What’s perplexing to me is that even with the knowledge of this trend, it’s not clear if anything is being done to stop it.

This is particularly evident in a time when the news media is supposed to be playing its most important role: as a disseminator of pertinent information for voters in an election year.

I have been trying to watch as much of the US election coverage as possible, especially from the major networks that reach millions of people each night. I have found the reporting and the general attitude toward the election to be lackluster.

Yes, everyone is reporting the events of the day, but little more than that. Campaign stops, stump speeches, endorsements and a seemingly endless number of polls are dissected from every direction.

We are missing the side stories about the candidates, behind-the-scenes accounts of the campaigns, the human interest stories and coverage of the voters and their rationales.

The networks have abandoned these ideas unless they make big headlines – in other words unless they have no choice but to cover them. The lack of resources means that there is not enough initiative being taken to find fresh campaign stories.

Another reason such stories have been cut back is out of fear of alienating the campaigns. If a network should find dirt on either side and then air it, is it at risk of being shut out? With every media outlet losing market share, that might be a gamble they’re not willing to take, preferring to navigate calmer waters.

The result: most of the potentially damaging information on the various campaigns is left to the partisan media outlets and is often exaggerated to the point that voters can’t base an opinion on it. That’s a loss on all sides and one of the reasons that the US has become such a politically polarized society. The mainstream media has become so bland and the only real flavoring is on the fringes.

But what about here in Israel? The situation here is a mixed bag. On one hand, the media is in very bad shape. Many people do watch TV news, but the situation with the stations themselves is not optimal. The government Channel 1 is run by a person who was appointed by Prime Minister Binyamin Netanyahu, which might be problematic when it comes to objectivity.

Channel 10 has been under threat of closure for a long time now due to money owed to the government for licensing fees, etc. It is also very possible that a future government commission will have to decide if they’ll continue to operate. That’s not the best of situations either, is it?

Channel 2, undoubtedly influenced by the overall situation, may decide that rocking the boat by doing potentially damaging political stories might not be the best thing for its future. It would be hard to blame them for not wanting to take risks where the government has such a large say in the future of the media outlets running in the country.

To say that Israel’s newspapers are not in good shape would be an understatement. Almost all are in a constant struggle to survive by trying to find new revenue streams.

Does that mean we’re headed for uniform coverage of the Israeli election as well? Well, that’s where the good news for the domestic news outlets comes in. This campaign is less than three months long and every party’s top priority is to get their message out any way possible and saturate the airwaves as much as possible. With that need in mind, the Israeli media need to start presenting the parties with equal opportunities to speak their piece.

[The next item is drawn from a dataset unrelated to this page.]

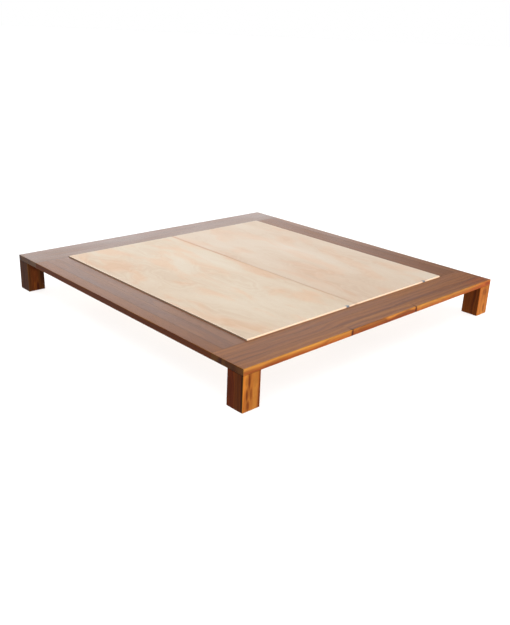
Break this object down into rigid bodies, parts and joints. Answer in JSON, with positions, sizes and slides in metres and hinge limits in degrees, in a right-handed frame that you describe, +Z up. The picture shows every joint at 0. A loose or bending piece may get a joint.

Personally, I would start with something they do have in the US that we are lacking here – debates. Not just between the heads of the parties (which they used to have here years ago) but also between the junior members as well. There can be specific topics covered and every party should be invited to send a representative who’ll explain its platform.

The media also need to start digging. The New York Times does an excellent job of checking the accuracy of both candidates’ statements. Would that be such a bad idea to do in a local paper? How about running bios on the people running for office? We should at least have access to comprehensive information about the people who are voting on the direction this country will be taking. And yes, we need the human interest stories about the campaigns themselves. Who’s taking part in them and why.

Covering campaigns should be like any hard news with everything that comes with it, for better or for worse. The parties should be ready to go out and convince the voters that they are the right list to support. The Israeli public needs to be able to look to the media for the information they need to make a decision, especially now with so much at stake. If it isn’t provided, for whatever reason, perhaps the diminishing role of the media in our society is a deserved one.

Jeremy Ruden is an independent media consultant and a former producer at the Fox News Channel in New York. [email protected]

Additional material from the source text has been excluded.